For more information:
Ashley Roberts, Communications Consultant, Grand Theatre
aroberts [at] grandtheatre.com (aroberts[at]grandtheatre[dot]com)
Cell: 937-554-1894

BIO

Emma Donoghue

Born in Dublin in 1969, Ms. Donoghue is an award-winning writer, living in Canada with her family.

Ms. Donoghue’s second book for younger readers, The Lotterys More or Less, illustrated by Caroline Hadilaksono (released in 2018), is a sequel to the Lotterys Plus One, which was described by the New York Times as 'delightful ... Warm and funny' and made the best-of-the-year lists of Publishers Weekly, Kirkus and The Irish Times.

Her most recent novel for adults, The Wonder, about a 'fasting girl' in 1850s Ireland, was shortlisted for Ireland's Kerry Group Novel of the Year as well as Canada’s Giller Prize, and she is currently adapting this novel for the screen.

Ms. Donoghue’s first feature film, Room, directed by Lenny Abrahamson, was nominated for four academy awards for Best Adapted Screenplay, Best Director, Best Picture, and Best Actress (won by star Brie Larson). An adaptation from her novel Room, this novel was shortlisted for the Man Booker and Orange Prizes and has sold over two million copies. She is currently adapting her novel Frog Music, a literary mystery inspired by a murder in 1870s San Francisco, into a feature film for Monumental Pictures.

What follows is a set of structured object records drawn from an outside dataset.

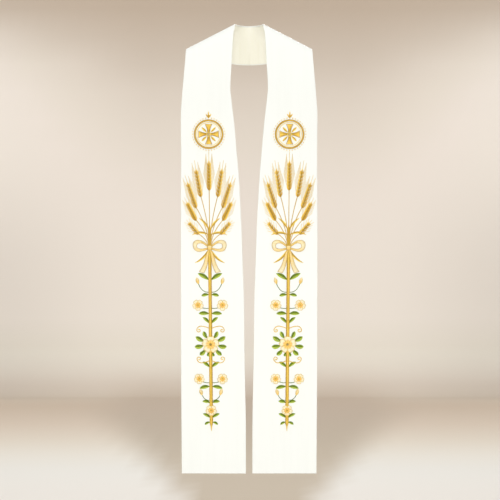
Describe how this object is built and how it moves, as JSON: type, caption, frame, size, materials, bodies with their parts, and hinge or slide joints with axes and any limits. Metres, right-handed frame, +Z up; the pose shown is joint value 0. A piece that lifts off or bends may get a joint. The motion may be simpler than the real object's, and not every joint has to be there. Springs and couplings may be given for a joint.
{
  "type": "wedding stole",
  "caption": "Long embroidered stole in its worn shape: wide fronts hang from the shoulders, joined behind an open neck.",
  "frame": {"origin": "middle of the neck opening, level with the top of the shoulder lines", "axes": "+Z up, -Y towards the front, +X to the right of someone looking at the front"},
  "size_m": [0.4238, 0.2095, 1.4002],
  "materials": {
    "face_cloth": "finely woven ivory cloth, faint soft sheen",
    "lining_cloth": "cream satin lining",
    "gold_thread": "lustrous gold embroidery thread",
    "green_thread": "lustrous leaf green embroidery thread",
    "cream_thread": "lustrous cream embroidery thread"
  },
  "bodies": {
    "root": {"half_left": "face_cloth", "half_right": "face_cloth", "lining_left": "lining_cloth", "lining_right": "lining_cloth"}
  },
  "joints": []
}
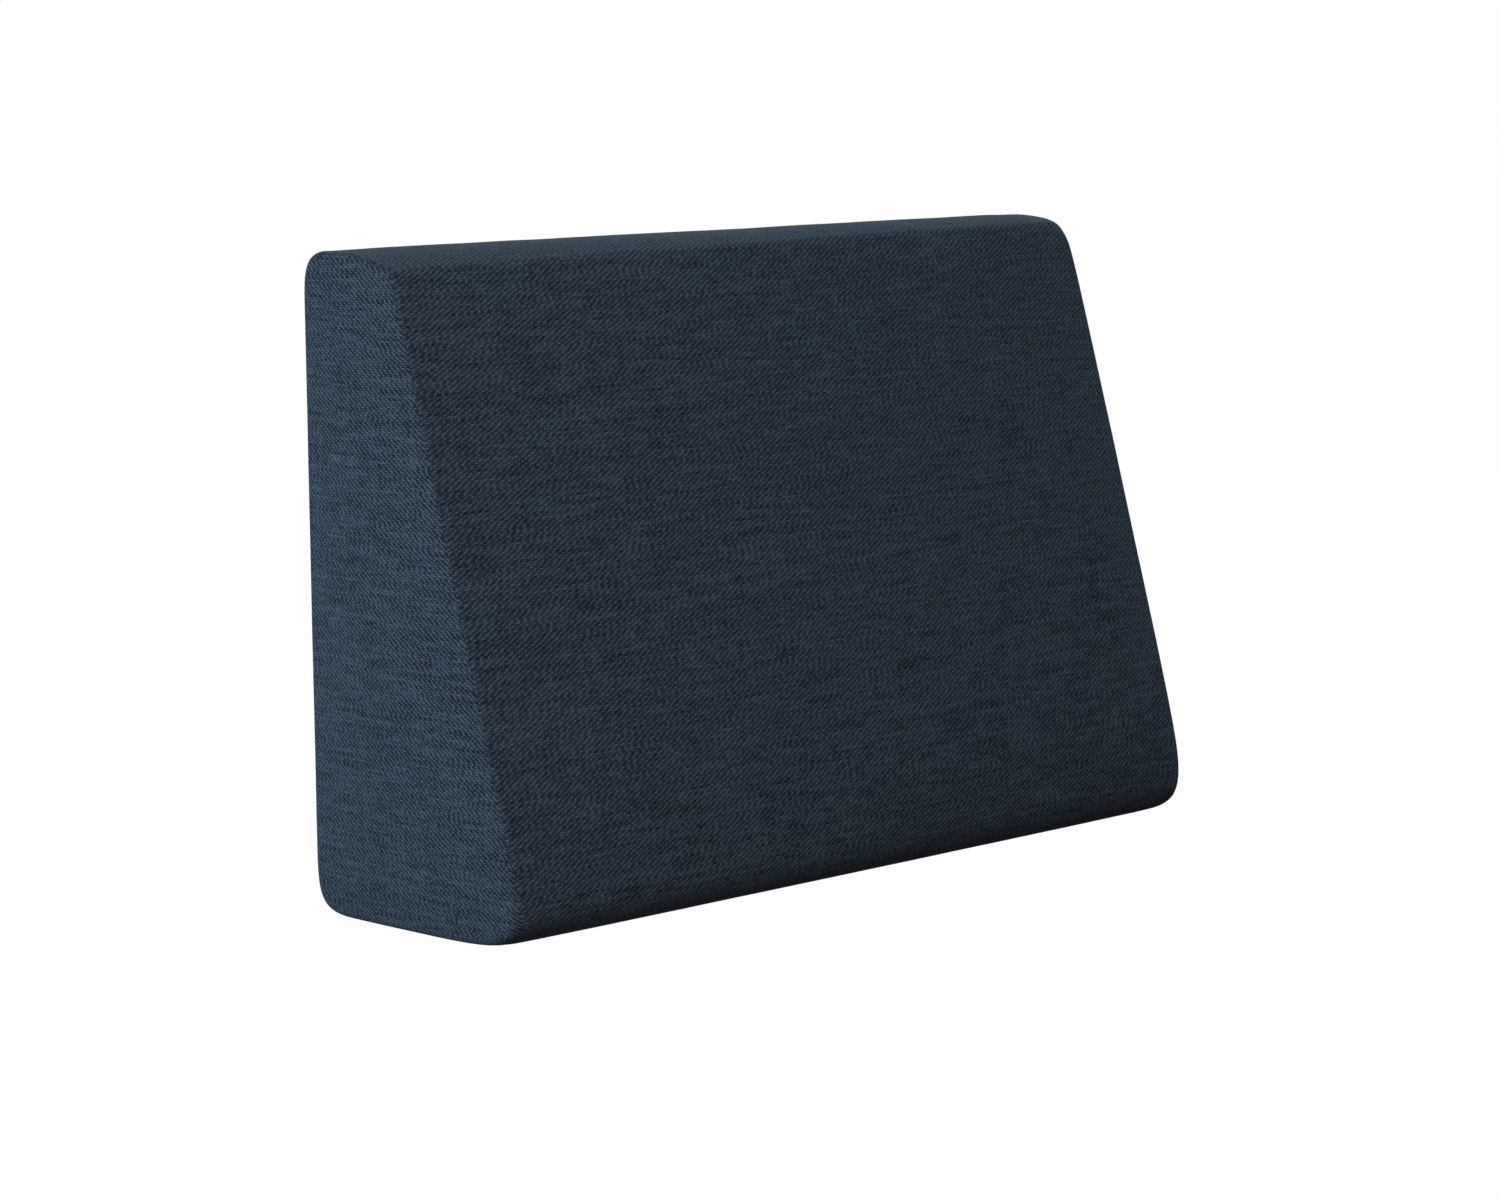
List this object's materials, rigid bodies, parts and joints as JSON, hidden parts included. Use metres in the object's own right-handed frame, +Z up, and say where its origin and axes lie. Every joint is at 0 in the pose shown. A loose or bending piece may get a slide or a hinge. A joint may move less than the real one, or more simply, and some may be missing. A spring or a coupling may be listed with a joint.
{
  "type": "pallet cushion",
  "caption": "Wedge-shaped back cushion in a dark blue woven fabric, with an upright back, a narrow top, a sloping front and a flat base.",
  "frame": {"origin": "centre of the footprint of the whole cushion, at the level of its flat base", "axes": "+Z up from the base to the narrow top, +X along the width, +Y towards the upright back, so the sloping front faces -Y"},
  "size_m": [0.628, 0.1846, 0.4017],
  "materials": {
    "fabric_cover": "dark navy blue linen-look weave, matt, with slubs in both directions"
  },
  "bodies": {
    "root": {"cushion": "fabric_cover"}
  },
  "joints": []
}
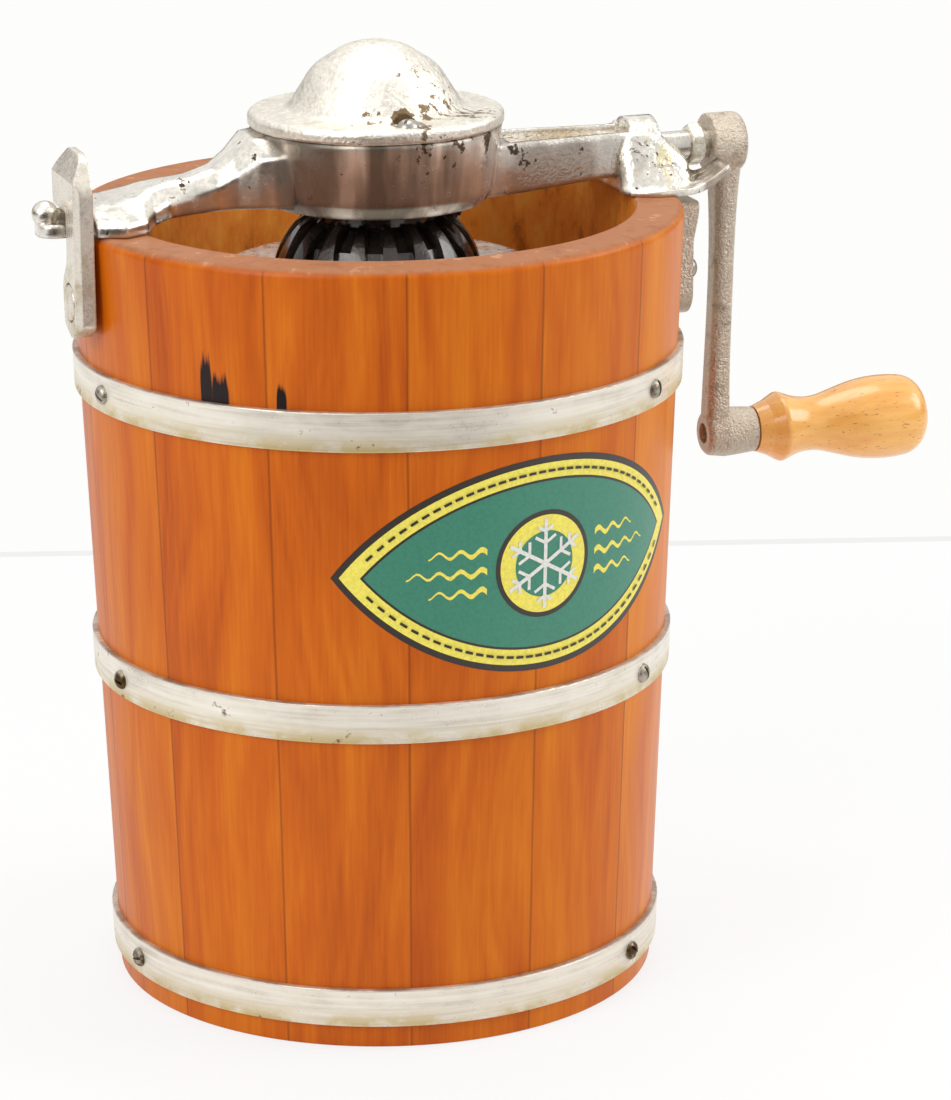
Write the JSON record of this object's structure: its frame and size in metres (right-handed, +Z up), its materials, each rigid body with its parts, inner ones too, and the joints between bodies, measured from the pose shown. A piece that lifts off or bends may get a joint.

Her other books include historical novels The Sealed Letter, Life Mask, Slammerkin, and contemporary works Landing, Hood and Stir-fry; short-story collections Astray, Three and a Half Deaths (UK ebook), Touchy Subjects, The Woman Who Gave Birth to Rabbits, and Kissing the Witch, and literary history including Inseparable, We Are Michael Field, and Passions Between Women, as well as two anthologies that span the seventeenth to the twentieth centuries.